--- Data for processing ---
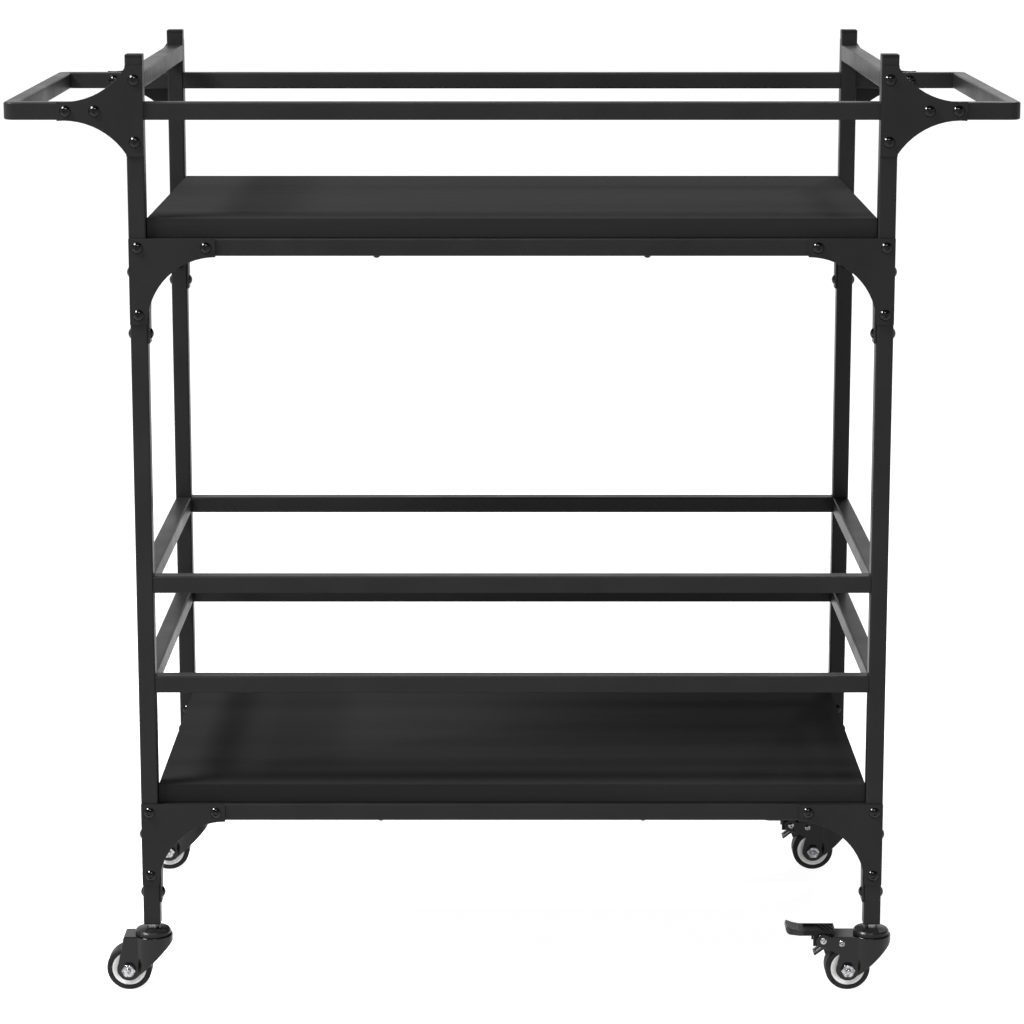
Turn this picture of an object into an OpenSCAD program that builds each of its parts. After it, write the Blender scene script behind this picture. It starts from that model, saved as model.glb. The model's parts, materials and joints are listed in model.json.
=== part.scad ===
// Bar cart on wheels: a square-tube frame with two shelf boards, guard rails round the
// lower shelf, U-shaped push handles and four swivel casters, two of them with brakes.
// Millimetres. X runs along the length, Y from the front (-) to the back (+), Z is up.
// The origin is on the floor, below the middle of the cart.

/* [Frame] */
// Length over the left and right posts
frame_w = 830; // [780:5:880]
// Depth over the front and back posts
frame_d = 450; // [400:5:480]
// Height of the post caps above the floor
cart_h = 1052; // [1050:1:1070]
// Side of the square tube
tube = 19; // [18.5:0.5:20]
// Wall thickness of the tube
tube_wall = 1.2; // [1:0.1:1.5]
// Corner radius of the tube
tube_r = 2; // [1.8:0.1:2.5]
// Height of the centre line of the front and back top rails and of the handles
handle_z = 991.2; // [985:0.1:995]
// Height of the centre line of the left and right top rails
side_rail_z = 1024.5; // [1020:0.5:1027]
// Height of the centre line of the upper guard rails
guard_high_z = 469.2; // [440:0.1:500]
// Height of the centre line of the lower guard rails
guard_low_z = 355.5; // [330:0.1:380]

/* [Shelves] */
// Height of the upper face of the top shelf's frame
top_z = 853.6; // [820:0.1:860]
// Height of the upper face of the bottom shelf's frame
bottom_z = 217.6; // [215:0.1:230]
// Thickness of the shelf boards
board_t = 21.6; // [18:0.1:25]
// Length of the shelf boards
board_w = 791; // [770:1:791]
// Depth of the shelf boards
board_d = 438; // [390:1:448]
// Distance of the board screws from the middle of the cart
screw_x = 147; // [120:0.5:220]

/* [Handles] */
// Reach of the handles beyond the posts
handle_reach = 132.5; // [110:0.5:160]
// Thickness of the handle tube, seen from above
handle_t = 16; // [15:0.5:18]
// Outer radius of the handle's corners
handle_bend = 12; // [9:0.5:14]

/* [Corner plates] */
// Thickness of the corner plates
plate_t = 2.2; // [1.5:0.1:3]
// Length of a shelf plate's legs
gusset = 94; // [90:0.5:100]
// Radius of the shelf plates' inner curve
gusset_arc = 75; // [70:0.5:75]
// Drop of a side plate's post leg below the shelf frame
side_gusset_h = 115; // [114:0.5:120]

/* [Casters] */
// Radius of the tyre
wheel_r = 25.3; // [24:0.1:25.5]
// Distance of the axle behind the swivel axis
trail = 26.6; // [25:0.1:28]
// How far the brake pedals are pressed, in degrees
pedal_press = 0; // [0:1:20]

/* [Hidden] */
$fn = 64;

left = -1;
right = 1;
front = -1;
back = 1;

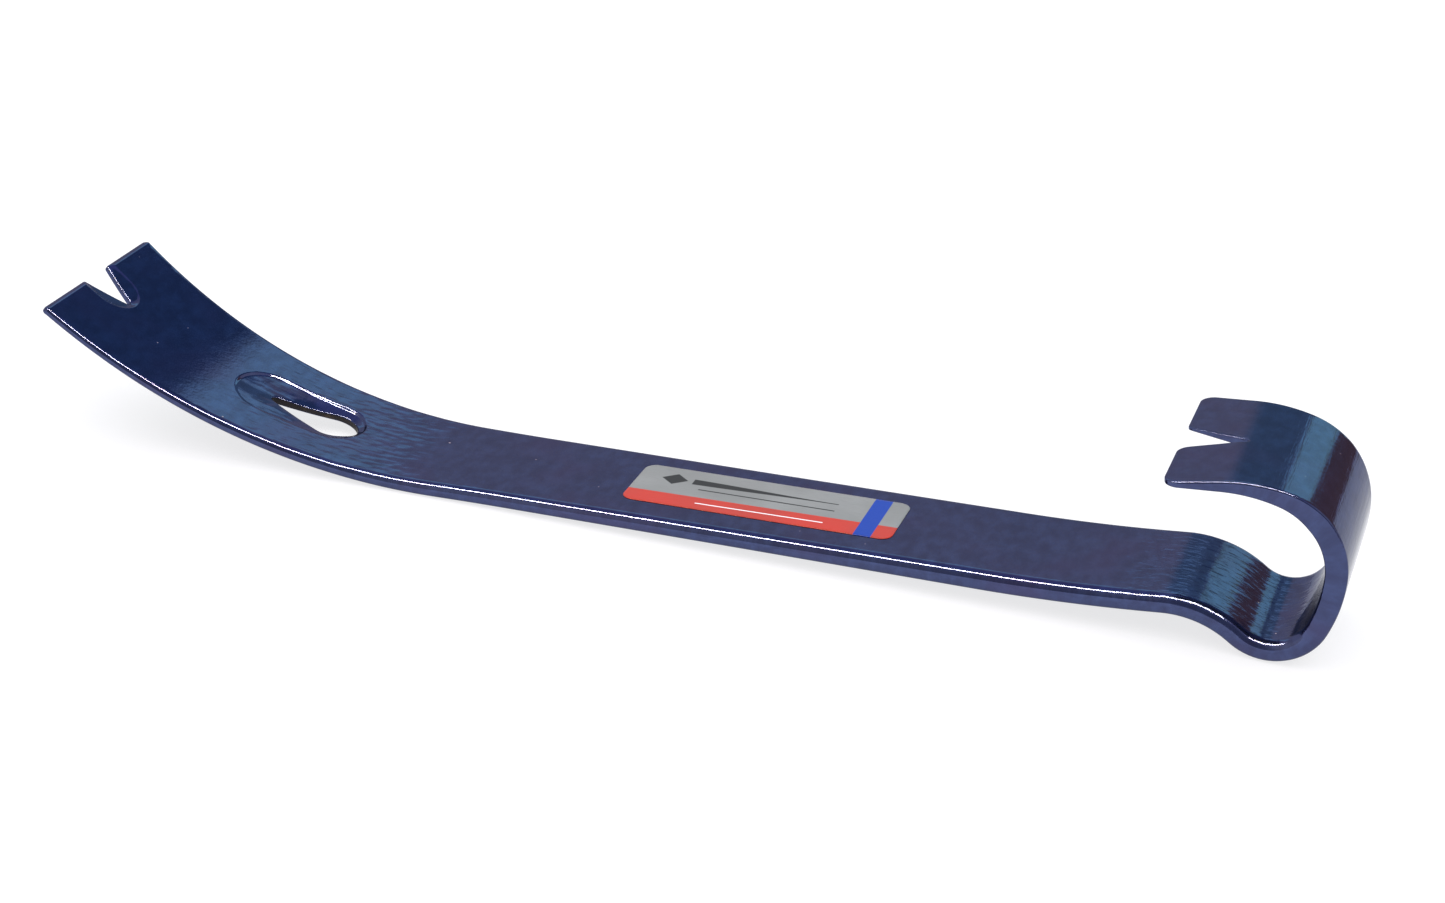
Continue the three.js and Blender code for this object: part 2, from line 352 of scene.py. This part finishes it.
def arc(centre, radius, start, sweep, spacing):
    steps = max(3, math.ceil(abs(sweep) * radius / spacing))
    angles = [start + sweep * step / steps for step in range(steps + 1)]
    return [Vector((centre.x + radius * math.cos(a), centre.y + radius * math.sin(a))) for a in angles]


def roundCorner(before, corner, after, radius):
    back = (before - corner).normalized()
    on = (after - corner).normalized()
    half = math.acos(max(-1, min(1, back.dot(on)))) / 2
    centre = corner + (back + on).normalized() * radius / math.sin(half)
    first = corner + back * radius / math.tan(half) - centre
    last = corner + on * radius / math.tan(half) - centre
    sweep = math.atan2(first.x * last.y - first.y * last.x, first.dot(last))
    return arc(centre, radius, math.atan2(first.y, first.x), sweep, 0.4)


def notchRoot(notch):
    centre = notch["depth"] - notch["root"]
    reach = math.hypot(notch["mouth"], centre)
    return centre, math.atan2(notch["mouth"], centre) - math.asin(notch["root"] / reach)


# the end of a tip from its +side corner to its other one, at distances from the tip
def tipEnd(tip, halfWidth):
    centre, slant = notchRoot(tip["notch"])
    opening = math.pi / 2 - slant
    root = arc(Vector((centre, 0)), tip["notch"]["root"], opening, -2 * opening, 0.3)
    corner, otherCorner = Vector((0, halfWidth)), Vector((0, -halfWidth))
    mouth, otherMouth = Vector((0, tip["notch"]["mouth"])), Vector((0, -tip["notch"]["mouth"]))
    inward = Vector((tip["corner"] + 1, 0))
    firstRound, lastRound = tip["mouthCorners"]
    return [
        *roundCorner(corner + inward, corner, mouth, tip["corner"]),
        *roundCorner(corner, mouth, root[0], firstRound),
        *root,
        *roundCorner(root[-1], otherMouth, otherCorner, lastRound),
        *roundCorner(otherMouth, otherCorner, otherCorner + inward, tip["corner"]),
    ]


# points along a closed outline, evenly spaced between its corners, each with its edge radius
def evenly(points, radii, spacing):
    outline, edges = [], []
    for i, point in enumerate(points):
        after = points[(i + 1) % len(points)]
        steps = max(1, round((after - point).length / spacing))
        for step in range(steps):
            share = step / steps
            outline.append(point.lerp(after, share))
            edges.append(radii[i] * (1 - share) + radii[(i + 1) % len(points)] * share)
    return outline, edges


def outerOutline():
    points, radii = [], []

    def addTip(tip, place, corner):
        for point in tipEnd(tip, widthAt(corner) / 2):
            placed = place(point)
            onSide = min(1, point.x / tip["corner"]) if abs(point.y) > bar["shankWidth"] / 2 else 0
            points.append(placed)
            radii.append(tip["edge"] + (sideRadius(placed.x) - tip["edge"]) * onSide)

    def addSide(start, end, sign):
        steps = round(abs(end - start) / bar["edgeSpacing"])
        for step in range(1, steps):
            along = start + (end - start) * step / steps
            points.append(Vector((along, sign * widthAt(along) / 2)))
            radii.append(sideRadius(along))

    clawSide, hookSide = clawTip["corner"], barLength - hookTip["corner"]
    addTip(clawTip, lambda p: Vector((p.x, p.y)), clawSide)
    addSide(clawSide, hookSide, -1)
    addTip(hookTip, lambda p: Vector((barLength - p.x, -p.y)), hookSide)
    addSide(hookSide, clawSide, 1)
    return evenly(points, radii, bar["edgeSpacing"])


def slotOutline():
    (narrowAt, narrow), (roundAt, wide) = slot["hole"]
    lean = math.pi / 2 + math.asin((wide - narrow) / (roundAt - narrowAt))
    points = arc(Vector((roundAt, 0)), wide, -lean, 2 * lean, 0.5)
    points += arc(Vector((narrowAt, 0)), narrow, lean, 2 * (math.pi - lean), 0.3)
    return evenly(points, [slot["edge"]] * len(points), 0.5)


# distance outside the outline round two circles on the middle line
def outsideTeardrop(points, circles):
    (narrowAt, narrow), (roundAt, wide) = circles
    reach = roundAt - narrowAt
    lean = (narrow - wide) / reach
    rise = math.sqrt(1 - lean * lean)
    u, v = points[:, 0] - narrowAt, np.abs(points[:, 1])
    k = -lean * v + rise * u
    flank = rise * v + lean * u - narrow
    result = np.where(k > rise * reach, np.hypot(u - reach, v) - wide, flank)
    return np.where(k < 0, np.hypot(u, v) - narrow, result)


# distance outside a notch that opens at the tip, for points at distances from the tip
def outsideNotch(fromTip, across, notch):
    centre, slant = notchRoot(notch)
    u, v = fromTip - centre, np.abs(across)
    onFlank = -u * math.cos(slant) + v * math.sin(slant) > 0
    return np.where(onFlank, u * math.sin(slant) + v * math.cos(slant), np.hypot(u, v)) - notch["root"]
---
◆ **Your instructions**: Word for word, reproduce the listing above from its start up to and including the line that has "of the cart.". Give only those lines.

◆ **Task response**:
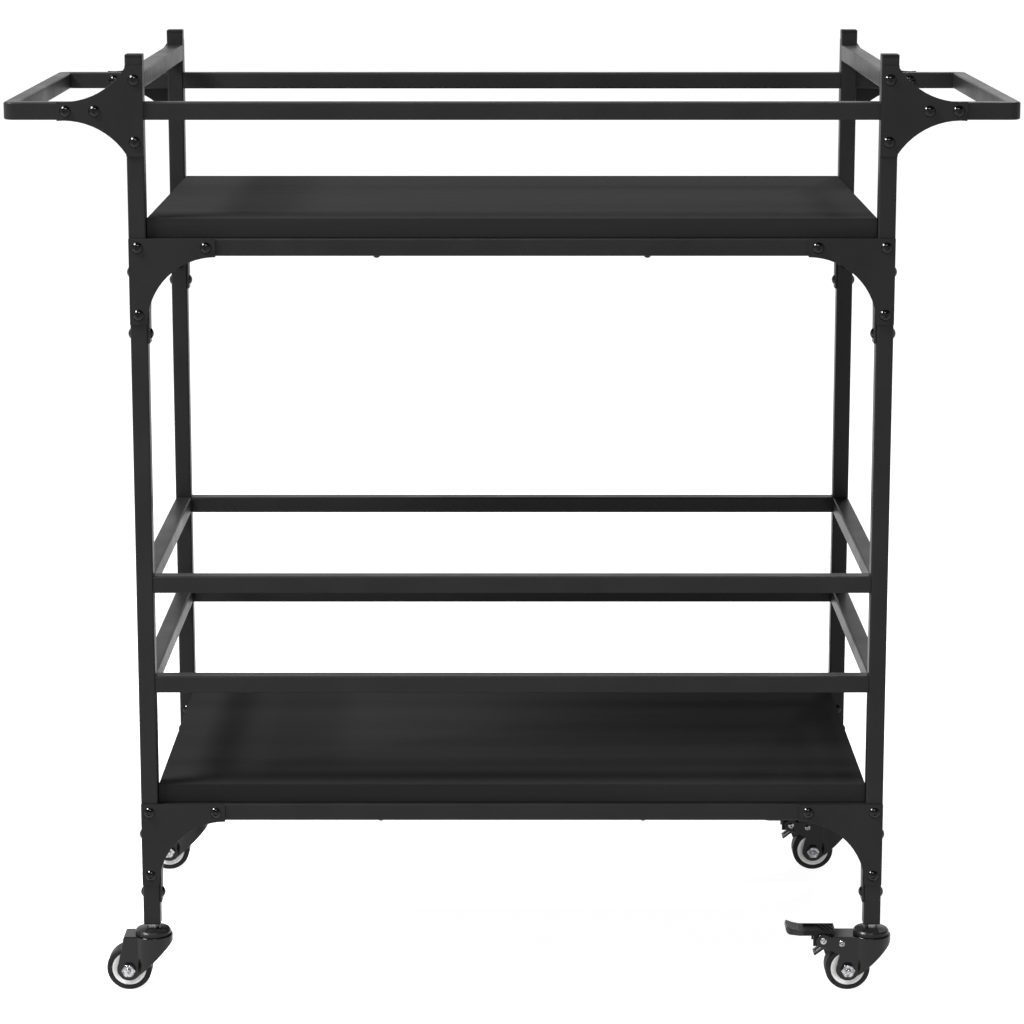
Turn this picture of an object into an OpenSCAD program that builds each of its parts. After it, write the Blender scene script behind this picture. It starts from that model, saved as model.glb. The model's parts, materials and joints are listed in model.json.
=== part.scad ===
// Bar cart on wheels: a square-tube frame with two shelf boards, guard rails round the
// lower shelf, U-shaped push handles and four swivel casters, two of them with brakes.
// Millimetres. X runs along the length, Y from the front (-) to the back (+), Z is up.
// The origin is on the floor, below the middle of the cart.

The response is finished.